Keeping your car running in tip-top shape requires regular maintenance. That said, you don't have to be a mechanic to handle many essential maintenance tasks. Often, just knowing what needs to be done (and when) is the biggest obstacle. Your owner's manual will have a scheduled list of maintenance tasks necessary to keep your vehicle running its best.
In addition to having your car run well for you, a well-maintained vehicle also carries a higher resale value. And while maintenance tasks can cost you some money, it's usually pennies to the dollar on what car repairs will cost for poorly-maintained vehicles.
As mentioned, your owner's manual will have a maintenance schedule specific to your vehicle. Still we have assembled and easy-to-read vehicle maintenance checklist here, just for you.
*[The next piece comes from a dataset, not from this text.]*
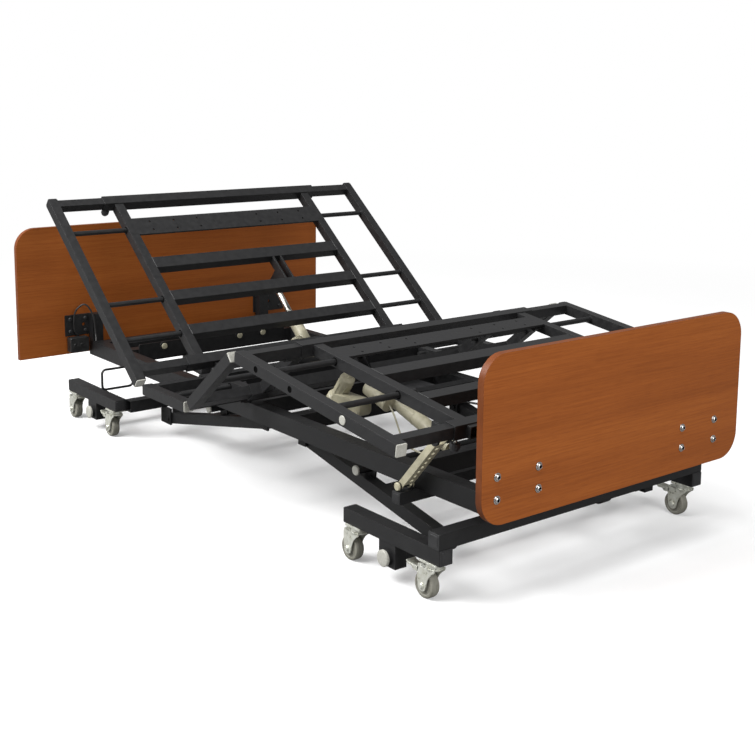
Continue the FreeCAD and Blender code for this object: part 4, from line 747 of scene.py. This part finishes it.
apron = Shape()
place = Matrix.Translation((APRON_FACE, 0, 0.2440)) @ basis((1, 0, 0))
slab(apron, rounded(0.600, 0.056, 0.004), APRON_THICK, place, 0.0008)
for across in APRON_PLUGS:
    lathe(apron, COLLAR, (APRON_FACE + APRON_THICK, across, APRON_PLUG_LEVEL), (1, 0, 0), 32)
    plug_at = (APRON_FACE + APRON_THICK + 0.0010, across, APRON_PLUG_LEVEL)
    lathe(apron, domed(0.0110, 0.0050, 0.0030), plug_at, (1, 0, 0), 28, 1)
apron.object("head_cross_apron", (POWDER, CREAM), "main")

# ------------------------------------------------------------------ upright motor on the knee actuator

GEAR_SPOT = Vector((0.196, -0.2000, 0.279))
BARREL_WAY = Vector((0.60, 0.0, 0.80)).normalized()
GEAR_CASE = ((0.0120, -0.0180), (0.0240, -0.0165), (0.0285, -0.0110), (0.0300, -0.0040), (0.0300, 0.0100),
             (0.0270, 0.0165), (0.0222, 0.0190))
BARREL = ((0.0222, 0.0180), (0.0222, 0.0300), (0.0208, 0.0312), (0.0208, 0.0760), (0.0222, 0.0772),
          (0.0222, 0.0880), (0.0208, 0.0935), (0.0150, 0.0965), (0.0060, 0.0970))
BARREL_TIP = ((0.0052, 0.0960), (0.0052, 0.0990), (0.0036, 0.1000), (0.0010, 0.1000))
CASE_SCREW = ((0.0040, -0.0004), (0.0040, 0.0014), (0.0028, 0.0022), (0.0008, 0.0022))
BARREL_RIBS = 6
RIB_LENGTH = 0.0400
NECK_FACE = -0.0220

upright = Shape()
lathe(upright, GEAR_CASE, GEAR_SPOT, BARREL_WAY, 40)
lathe(upright, BARREL, GEAR_SPOT, BARREL_WAY, 40)
lathe(upright, BARREL_TIP, GEAR_SPOT, BARREL_WAY, 16)
for number in range(BARREL_RIBS):
    rib = Matrix.Translation(GEAR_SPOT + BARREL_WAY * 0.054) @ basis(BARREL_WAY) \
        @ Matrix.Rotation(RUNNING_ROUND * number / BARREL_RIBS, 4, "Z") \
        @ Matrix.Translation((0.0212, 0.0, -RIB_LENGTH / 2))
    slab(upright, rounded(0.0030, 0.0040, 0.0010), RIB_LENGTH, rib, 0.0006)
neck = basis((0, 1, 0))
neck.translation = GEAR_SPOT + Vector((0.070, NECK_FACE, 0.002))
slab(upright, rounded(0.1240, 0.0480, 0.0180), 0.0500, neck, 0.0050)
for at in (0.010, 0.118):
    for up in (-0.012, 0.014):
        lathe(upright, CASE_SCREW, GEAR_SPOT + Vector((at, NECK_FACE, up)), (0, -1, 0), 14)
upright.object("knee_upright_motor", CREAM, "knee_actuator_body")

# ------------------------------------------------------------------ calf strut bosses

STRUT_FOOT = (0.745, 0.400, 0.217)
STRUT_HALF = 0.0198

for side_name, side in SIDES:
    boss = Shape()
    for face in (-1, 1):
        spot = (STRUT_FOOT[0], side * STRUT_FOOT[1] + face * STRUT_HALF, STRUT_FOOT[2])
        lathe(boss, domed(0.0105, 0.0048, 0.0026), spot, (0, face, 0), 28)
    boss.object(f"strut_boss_{side_name}", CREAM, "main")

# ------------------------------------------------------------------ cables

CORD_RADIUS = 0.0026
CABLE_RADIUS = 0.0032
# the knee cord hangs below the actuator: distance from the foot pin, then the offset from the actuator's line
CORD_POINTS = ((0.257, (0, -0.033, 0)), (0.227, (0, -0.037, -0.016)), (0.180, (0, -0.040, -0.060)),
               (0.120, (0, -0.038, -0.056)), (0.070, (0, -0.030, -0.038)), (0.045, (0, -0.012, -0.020)))

start, run = actuator_line("knee")
cord = Shape()
points = [start + run * at + Vector(offset) for at, offset in CORD_POINTS]
sweep(cord, smooth_path(points), CORD_RADIUS, 10)
cord.object("knee_actuator_cord", CREAM_CABLE, "knee_actuator_body")

# the loop at the near headboard bracket, then three cables that run to the actuators
CABLES = (
    [(-1.052, -0.400, 0.262), (-1.048, -0.430, 0.300), (-1.040, -0.430, 0.366), (-1.030, -0.398, 0.392),
     (-1.022, -0.372, 0.352), (-1.018, -0.366, 0.290), (-1.000, -0.372, 0.262)],
    [(-0.060, 0.150, 0.230), (-0.120, 0.150, 0.240), (-0.200, 0.200, 0.268), (-0.400, 0.300, 0.262),
     (-0.700, 0.322, 0.262), (-1.000, 0.322, 0.262)],
    [(0.166, 0.110, 0.215), (0.300, 0.060, 0.180), (0.470, -0.080, 0.190), (0.600, -0.200, 0.200),
     (0.690, -0.230, 0.215)],
    [(0.166, 0.180, 0.215), (0.300, 0.260, 0.214), (0.600, 0.318, 0.214), (0.900, 0.322, 0.214),
     (0.962, 0.150, 0.222)],
)
SOCKET_BOX = (-1.059, -0.420, 0.250)
SOCKET_BOX_DEEP = 0.030
SOCKET = ((0.0062, 0.0), (0.0062, 0.0060), (0.0045, 0.0062), (0.0042, 0.0030))

loops = Shape()
for points in CABLES:
    sweep(loops, smooth_path(points), CABLE_RADIUS, 10)
# the box at the near headboard bracket, with two sockets
place = Matrix.Translation(SOCKET_BOX) @ basis((1, 0, 0))
slab(loops, rounded(0.070, 0.052, 0.006), SOCKET_BOX_DEEP, place, 0.0020)
for across in (-0.437, -0.413):
    lathe(loops, SOCKET, (-1.030, across, SOCKET_BOX[2]), (1, 0, 0), 20)
loops.object("frame_cables", CABLE, "main")

# ------------------------------------------------------------------ weld beads

# cross bars of each section: place along it and half width
CROSS_BARS = {"back": ((-0.175, 0.020), (-0.320, 0.020), (-0.465, 0.0225)),
              "calf": ((0.290, 0.025), (0.470, 0.020)), "thigh": ((0.200, 0.015),),
              "seat": ((-0.120, 0.015),)}
FRAME_CROSSES = (-1.010, -0.840, -0.245, -0.012, 0.182, 0.705, 1.010)
FRAME_CROSS_HALF = 0.020
FRAME_WELD_LOW = 0.212
FRAME_WELD_HIGH = 0.254
LONG_BEAD = 0.0152
SHORT_BEAD = 0.013

for section, crosses in CROSS_BARS.items():
    beads = Shape()
    for at, half in crosses:
        for side in (-1, 1):
            across = side * SECTION_INNER_FACE
            for way in (-1, 1):
                for up in (-LONG_BEAD, LONG_BEAD):
                    weld(beads, placed(section, at - half, across, up),
                         placed(section, at + half, across, up))
                spot = at + way * half
                weld(beads, placed(section, spot, across, -SHORT_BEAD),
                     placed(section, spot, across, SHORT_BEAD))
    beads.object(f"{section}_welds", POWDER, SECTION_BODY[section])
beads = Shape()
for along in FRAME_CROSSES:
    for side in (-1, 1):
        for way in (-1, 1):
            x = along + way * FRAME_CROSS_HALF
            y = side * FRAME_INNER_FACE
            weld(beads, (x, y, FRAME_WELD_LOW), (x, y, FRAME_WELD_HIGH))
beads.object("frame_welds", POWDER, "main")
# the telescope bars of each wing; its guide rods are the ones that run through the bores above
SLIDES = {"back": (-0.758, -0.057), "seat": (), "thigh": (0.035, 0.265), "calf": (0.035, 0.640)}
RING_STEPS = 30
RING_RADIUS = 0.0088
RING_BEAD = 0.0016
SLIDE_HALF = 0.0140
SLIDE_BEAD = 0.012

for side_name, side in SIDES:
    across = side * WING_INNER_FACE
    for section, sleeves in SLIDES.items():
        beads = Shape()
        for at in GUIDES[section]:
            ring = []
            for i in range(RING_STEPS + 1):
                angle = RUNNING_ROUND * i / RING_STEPS
                ring.append(placed(section, at + RING_RADIUS * math.cos(angle), across,
                                   RING_RADIUS * math.sin(angle)))
            sweep(beads, ring, RING_BEAD, 6, swell=lambda i: 0.8 + 0.2 * (i % 2))
        for at in sleeves:
            for way in (-1, 1):
                spot = at + way * SLIDE_HALF
                weld(beads, placed(section, spot, across, -SLIDE_BEAD),
                     placed(section, spot, across, SLIDE_BEAD))
        wing = f"{section}_wing_{side_name}"
        beads.object(f"{section}_wing_welds_{side_name}", POWDER, wing)

# ------------------------------------------------------------------ floor, light and camera

# the camera sees a pale floor that fades to white further out; light bounces off a darker one
REACH = 30.0
FADE_START = 1.6
FADE_END = 5.0
SKY_LIGHT = 0.33

floor_mesh = bpy.data.meshes.new("studio_floor")
floor_mesh.from_pydata([(-REACH, -REACH, 0), (REACH, -REACH, 0), (REACH, REACH, 0), (-REACH, REACH, 0)], [],
                       [(0, 1, 2, 3)])
floor = bpy.data.objects.new("studio_floor", floor_mesh)
bpy.context.scene.collection.objects.link(floor)
paper, tree, shader = new_material("pale_floor")
shader.inputs["Roughness"].default_value = 0.9
tone = ramp(tree, noise(tree, 3.0).outputs["Fac"], [(0.3, (0.86, 0.86, 0.86)), (0.7, (0.88, 0.88, 0.88))])
tree.links.new(tone.outputs[0], shader.inputs["Base Color"])
far = tree.nodes.new("ShaderNodeEmission")
far.inputs["Color"].default_value = (1, 1, 1, 1)
where = tree.nodes.new("ShaderNodeTexCoord")
reach = tree.nodes.new("ShaderNodeVectorMath")
reach.operation = "LENGTH"
fade = tree.nodes.new("ShaderNodeMapRange")
fade.inputs["From Min"].default_value = FADE_START
fade.inputs["From Max"].default_value = FADE_END
fade.inputs["To Min"].default_value = 0.25
mixed = tree.nodes.new("ShaderNodeMixShader")
bounce = tree.nodes.new("ShaderNodeBsdfDiffuse")
bounce.inputs["Color"].default_value = (0.24, 0.24, 0.24, 1)
seen = tree.nodes.new("ShaderNodeLightPath")
chosen = tree.nodes.new("ShaderNodeMixShader")
tree.links.new(where.outputs["Object"], reach.inputs[0])
tree.links.new(reach.outputs["Value"], fade.inputs[0])
tree.links.new(fade.outputs[0], mixed.inputs[0])
tree.links.new(shader.outputs[0], mixed.inputs[1])
tree.links.new(far.outputs[0], mixed.inputs[2])
tree.links.new(seen.outputs["Is Camera Ray"], chosen.inputs[0])
tree.links.new(bounce.outputs[0], chosen.inputs[1])
tree.links.new(mixed.outputs[0], chosen.inputs[2])
tree.links.new(chosen.outputs[0], tree.nodes["Material Output"].inputs[0])
floor_mesh.materials.append(paper)
# the wheels stand on the floor at every height of the lift
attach(floor, "foot_base")

world = bpy.data.worlds.new("studio")
bpy.context.scene.world = world
world.use_nodes = True
sky = world.node_tree.nodes
sky.clear()
out = sky.new("ShaderNodeOutputWorld")
glow = sky.new("ShaderNodeBackground")
glow.inputs[0].default_value = (1, 1, 1, 1)
rays = sky.new("ShaderNodeLightPath")
level = sky.new("ShaderNodeMapRange")
level.inputs["To Min"].default_value = SKY_LIGHT
level.inputs["To Max"].default_value = 1.0
world.node_tree.links.new(rays.outputs["Is Camera Ray"], level.inputs[0])
world.node_tree.links.new(level.outputs[0], glow.inputs[1])
world.node_tree.links.new(glow.outputs[0], out.inputs[0])


def light(name, kind, strength, spot, target, size):
    """A lamp at a spot, aimed at a target. size is width and height, or an angle for a sun."""
    data = bpy.data.lights.new(name, kind)
    data.energy = strength
    if kind == "AREA":
        data.shape = "RECTANGLE"
        data.size, data.size_y = size
    else:
        data.angle = math.radians(size)
    made = bpy.data.objects.new(name, data)
    bpy.context.scene.collection.objects.link(made)
    made.location = spot
    made.rotation_mode = "QUATERNION"
    made.rotation_quaternion = (Vector(target) - Vector(spot)).to_track_quat("-Z", "Y")


light("key", "AREA", 350.0, (-1.1, -3.2, 3.3), (0.1, 0, 0.3), (3.4, 2.4))
light("front", "AREA", 92.0, (4.2, -0.6, 1.9), (0.8, 0, 0.4), (2.4, 2.0))
light("top", "SUN", 1.6, (0.5, -1.0, 5.0), (0, 0, 0), 35.0)

# the camera stands past the foot end on the near side and looks slightly down
EYE = (2.90193, -2.19328, 1.17702)
YAW = 0.6739
PITCH = 0.1514
ROLL = -0.0094

lens = bpy.data.cameras.new("photo_view")
camera = bpy.data.objects.new("photo_view", lens)
bpy.context.scene.collection.objects.link(camera)
ahead = Vector((-math.cos(YAW) * math.cos(PITCH), math.sin(YAW) * math.cos(PITCH), -math.sin(PITCH)))
level_right = ahead.cross(Vector((0, 0, 1))).normalized()
right = level_right * math.cos(ROLL) - level_right.cross(ahead) * math.sin(ROLL)
upward = right.cross(ahead)
camera.matrix_world = Matrix.Translation(EYE) @ Matrix((right, upward, -ahead)).transposed().to_4x4()
lens.sensor_width = 36.0
lens.lens = 57.70
lens.shift_x, lens.shift_y = -0.0078, -0.1471
lens.clip_start, lens.clip_end = 0.05, 200.0
bpy.context.scene.camera = camera
bpy.context.scene.view_settings.view_transform = "Standard"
These are vehicle maintenance checkups that should occur pretty regularly.
Oil and Antifreeze Levels
About once a month, or before long trips, you should check the levels of both your oil and your antifreeze/coolant. Remember, you will want to check your coolant levels with the engine cool to avoid getting burned. Your oil level, on the other hand, should be checked after the engine has been running for 10 minutes or longer.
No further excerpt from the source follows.